For the data, first, we check the database encoding (aka character sets - all the code below is available on the fiddle here):

SELECT 
 d.datname AS "Name",
 pg_catalog.pg_get_userbyid(d.datdba) AS "Owner",
 pg_catalog.pg_encoding_to_char(d.encoding) AS "Encoding",
 d.datcollate AS "Collate",
 d.datctype AS "Ctype",
 pg_catalog.array_to_string(d.datacl, E'\n') AS "Access privileges"
FROM pg_catalog.pg_database d
ORDER BY 1;

Result:

Name Owner Encoding Collate Ctype Access privileges
postgres postgres UTF8 C.UTF-8 C.UTF-8 null
template0 postgres UTF8 C.UTF-8 C.UTF-8 =c/postgres c/postgres=CTc/ postgres
template1 postgres UTF8 C.UTF-8 C.UTF-8 =c/postgres postgres=CTc/ postgres

So, all databases created on the fiddle will, by default, have a UTF8 encoding, including the ones we create for our fiddle.

So, now we create a table and populate it:

CREATE TABLE test
(
 a INT NOT NULL,
 b TEXT NOT NULL
);

Records:

>INSERT INTO test VALUES
(1, 'afasdfasdf'),
(2, 'afasdfasdafasdfasf'),
(3, 'afasdfasdfasdfasdfsdf'),
(4, 'af'),
(5, 'afasdfa');

and then we run the following command (note that all of the characters are ASCII so take up one byte):

SELECT
 SUM(PG_COLUMN_SIZE(t.a)) AS int_sz,
 SUM(CHARACTER_LENGTH(t.b)) AS char_len,
 SUM(OCTET_LENGTH(t.b)) AS oct_len,
 SUM(OCTET_LENGTH(t.*::TEXT)) AS oct_len_total
FROM
 test t; -- you don't even need the alias, since the column
 -- names are unambiguous - there's only one table!
 -- However, with no alias, you do need to specify test.*!

Result:

int_sz char_len oct_len oct_len_total
 20 58 58 78

So, we see that with ASCII, the total of oct_len_total is equal to the SUM() of int_sz and either char_len or oct_len - i.e. 20 + 58 = 78.

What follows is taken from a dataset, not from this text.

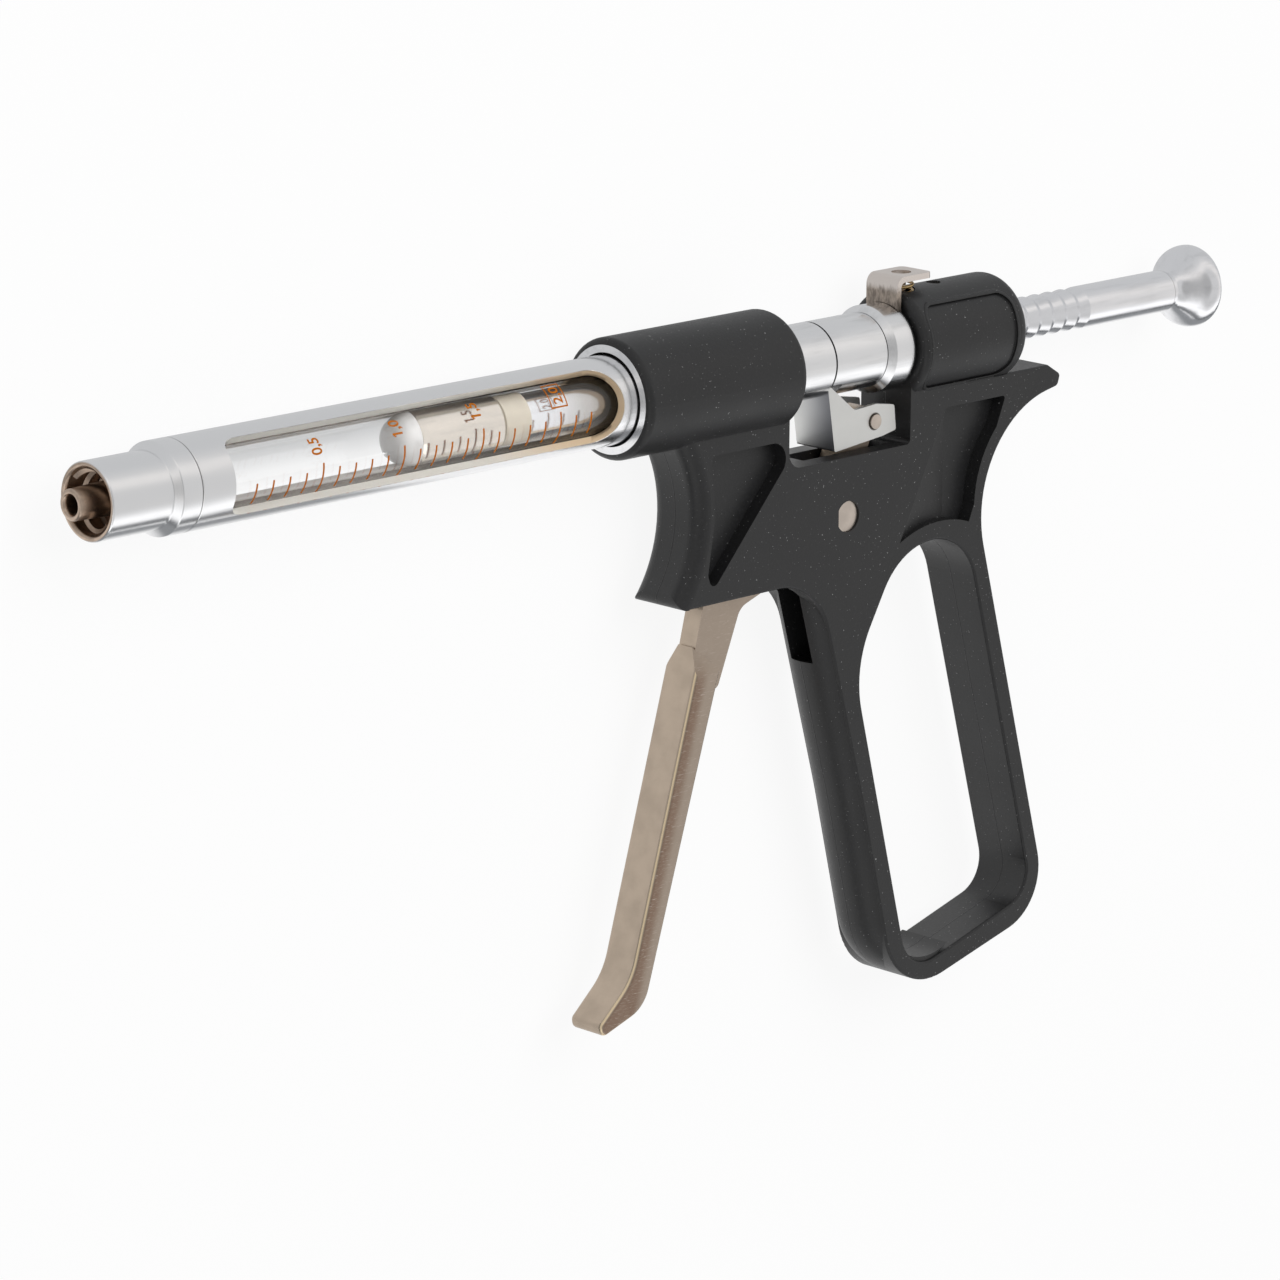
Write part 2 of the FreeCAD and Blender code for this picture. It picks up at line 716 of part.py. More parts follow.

Now, we insert non-ASCII characters:

INSERT INTO test VALUES
(6, '我爱你');

and rerun our size query - result of rerun:

int_sz char_len oct_len oct_len_total
 24 61 67 91

Now, we see that the oct_len_total is not equal to the SUM() of int_sz and char_len (= 85), but instead it's equal to the SUM() of int_sz and oct_len (24 + 67 = 91).

We have 3 extra characters, but 6 extra bytes - i.e. 2 extra per character (i.e. 3 bytes/character), which is to be expected from Chinese writing.

So, the answer to your question is, yes, your approach of using OCTET_LENGTH() is the correct one!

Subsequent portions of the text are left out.